Exercise goal: In full and without alteration, give the listing again.

Dataset content:
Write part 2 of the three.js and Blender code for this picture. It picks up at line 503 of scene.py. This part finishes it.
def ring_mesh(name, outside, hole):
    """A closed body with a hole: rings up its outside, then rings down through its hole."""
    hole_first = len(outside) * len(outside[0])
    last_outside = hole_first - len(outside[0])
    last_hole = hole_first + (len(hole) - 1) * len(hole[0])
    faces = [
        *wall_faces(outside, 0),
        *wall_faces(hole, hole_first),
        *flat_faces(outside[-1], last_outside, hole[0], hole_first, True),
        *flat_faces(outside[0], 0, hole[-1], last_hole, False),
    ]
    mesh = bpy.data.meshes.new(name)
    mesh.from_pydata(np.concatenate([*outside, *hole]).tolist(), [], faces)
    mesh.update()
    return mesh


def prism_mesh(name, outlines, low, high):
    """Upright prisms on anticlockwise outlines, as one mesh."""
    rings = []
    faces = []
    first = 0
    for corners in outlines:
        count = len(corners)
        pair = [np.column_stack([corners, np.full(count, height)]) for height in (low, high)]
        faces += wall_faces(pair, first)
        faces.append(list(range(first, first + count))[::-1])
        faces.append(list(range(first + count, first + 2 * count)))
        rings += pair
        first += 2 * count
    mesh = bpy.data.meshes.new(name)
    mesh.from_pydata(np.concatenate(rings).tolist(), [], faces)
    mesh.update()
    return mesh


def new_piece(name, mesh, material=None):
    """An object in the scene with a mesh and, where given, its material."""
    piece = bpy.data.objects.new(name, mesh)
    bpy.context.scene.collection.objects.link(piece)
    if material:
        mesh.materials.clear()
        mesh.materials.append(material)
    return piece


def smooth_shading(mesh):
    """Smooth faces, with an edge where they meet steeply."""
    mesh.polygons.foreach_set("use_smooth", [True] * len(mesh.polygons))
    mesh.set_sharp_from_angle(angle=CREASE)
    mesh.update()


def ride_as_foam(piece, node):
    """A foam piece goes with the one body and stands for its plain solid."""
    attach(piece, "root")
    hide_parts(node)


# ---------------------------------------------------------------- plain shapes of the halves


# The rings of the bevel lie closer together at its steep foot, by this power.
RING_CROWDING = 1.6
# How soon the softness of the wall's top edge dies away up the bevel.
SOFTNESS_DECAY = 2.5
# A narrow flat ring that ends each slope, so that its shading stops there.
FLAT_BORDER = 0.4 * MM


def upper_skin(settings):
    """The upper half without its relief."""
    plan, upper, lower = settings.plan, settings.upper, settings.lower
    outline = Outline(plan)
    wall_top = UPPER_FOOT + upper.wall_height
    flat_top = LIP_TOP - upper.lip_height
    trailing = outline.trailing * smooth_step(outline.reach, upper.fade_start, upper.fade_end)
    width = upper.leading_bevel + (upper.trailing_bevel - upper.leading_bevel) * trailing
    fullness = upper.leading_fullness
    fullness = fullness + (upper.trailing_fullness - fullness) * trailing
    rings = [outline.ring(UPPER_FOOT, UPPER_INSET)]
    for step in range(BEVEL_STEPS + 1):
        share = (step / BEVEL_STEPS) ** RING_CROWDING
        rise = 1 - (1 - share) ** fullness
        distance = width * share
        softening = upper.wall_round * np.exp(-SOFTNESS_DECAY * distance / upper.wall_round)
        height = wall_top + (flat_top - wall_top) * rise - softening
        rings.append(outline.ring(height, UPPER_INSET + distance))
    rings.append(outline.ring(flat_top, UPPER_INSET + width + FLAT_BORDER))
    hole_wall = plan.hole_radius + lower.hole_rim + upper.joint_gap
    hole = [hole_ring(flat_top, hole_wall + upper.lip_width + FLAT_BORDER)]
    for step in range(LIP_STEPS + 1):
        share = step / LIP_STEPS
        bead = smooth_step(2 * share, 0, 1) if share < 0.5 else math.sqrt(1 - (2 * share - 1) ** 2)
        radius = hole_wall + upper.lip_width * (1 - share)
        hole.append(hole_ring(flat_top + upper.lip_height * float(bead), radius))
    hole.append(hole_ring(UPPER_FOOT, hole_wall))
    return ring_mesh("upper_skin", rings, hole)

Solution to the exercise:
Write part 2 of the three.js and Blender code for this picture. It picks up at line 503 of scene.py. This part finishes it.
def ring_mesh(name, outside, hole):
    """A closed body with a hole: rings up its outside, then rings down through its hole."""
    hole_first = len(outside) * len(outside[0])
    last_outside = hole_first - len(outside[0])
    last_hole = hole_first + (len(hole) - 1) * len(hole[0])
    faces = [
        *wall_faces(outside, 0),
        *wall_faces(hole, hole_first),
        *flat_faces(outside[-1], last_outside, hole[0], hole_first, True),
        *flat_faces(outside[0], 0, hole[-1], last_hole, False),
    ]
    mesh = bpy.data.meshes.new(name)
    mesh.from_pydata(np.concatenate([*outside, *hole]).tolist(), [], faces)
    mesh.update()
    return mesh


def prism_mesh(name, outlines, low, high):
    """Upright prisms on anticlockwise outlines, as one mesh."""
    rings = []
    faces = []
    first = 0
    for corners in outlines:
        count = len(corners)
        pair = [np.column_stack([corners, np.full(count, height)]) for height in (low, high)]
        faces += wall_faces(pair, first)
        faces.append(list(range(first, first + count))[::-1])
        faces.append(list(range(first + count, first + 2 * count)))
        rings += pair
        first += 2 * count
    mesh = bpy.data.meshes.new(name)
    mesh.from_pydata(np.concatenate(rings).tolist(), [], faces)
    mesh.update()
    return mesh


def new_piece(name, mesh, material=None):
    """An object in the scene with a mesh and, where given, its material."""
    piece = bpy.data.objects.new(name, mesh)
    bpy.context.scene.collection.objects.link(piece)
    if material:
        mesh.materials.clear()
        mesh.materials.append(material)
    return piece


def smooth_shading(mesh):
    """Smooth faces, with an edge where they meet steeply."""
    mesh.polygons.foreach_set("use_smooth", [True] * len(mesh.polygons))
    mesh.set_sharp_from_angle(angle=CREASE)
    mesh.update()


def ride_as_foam(piece, node):
    """A foam piece goes with the one body and stands for its plain solid."""
    attach(piece, "root")
    hide_parts(node)


# ---------------------------------------------------------------- plain shapes of the halves


# The rings of the bevel lie closer together at its steep foot, by this power.
RING_CROWDING = 1.6
# How soon the softness of the wall's top edge dies away up the bevel.
SOFTNESS_DECAY = 2.5
# A narrow flat ring that ends each slope, so that its shading stops there.
FLAT_BORDER = 0.4 * MM


def upper_skin(settings):
    """The upper half without its relief."""
    plan, upper, lower = settings.plan, settings.upper, settings.lower
    outline = Outline(plan)
    wall_top = UPPER_FOOT + upper.wall_height
    flat_top = LIP_TOP - upper.lip_height
    trailing = outline.trailing * smooth_step(outline.reach, upper.fade_start, upper.fade_end)
    width = upper.leading_bevel + (upper.trailing_bevel - upper.leading_bevel) * trailing
    fullness = upper.leading_fullness
    fullness = fullness + (upper.trailing_fullness - fullness) * trailing
    rings = [outline.ring(UPPER_FOOT, UPPER_INSET)]
    for step in range(BEVEL_STEPS + 1):
        share = (step / BEVEL_STEPS) ** RING_CROWDING
        rise = 1 - (1 - share) ** fullness
        distance = width * share
        softening = upper.wall_round * np.exp(-SOFTNESS_DECAY * distance / upper.wall_round)
        height = wall_top + (flat_top - wall_top) * rise - softening
        rings.append(outline.ring(height, UPPER_INSET + distance))
    rings.append(outline.ring(flat_top, UPPER_INSET + width + FLAT_BORDER))
    hole_wall = plan.hole_radius + lower.hole_rim + upper.joint_gap
    hole = [hole_ring(flat_top, hole_wall + upper.lip_width + FLAT_BORDER)]
    for step in range(LIP_STEPS + 1):
        share = step / LIP_STEPS
        bead = smooth_step(2 * share, 0, 1) if share < 0.5 else math.sqrt(1 - (2 * share - 1) ** 2)
        radius = hole_wall + upper.lip_width * (1 - share)
        hole.append(hole_ring(flat_top + upper.lip_height * float(bead), radius))
    hole.append(hole_ring(UPPER_FOOT, hole_wall))
    return ring_mesh("upper_skin", rings, hole)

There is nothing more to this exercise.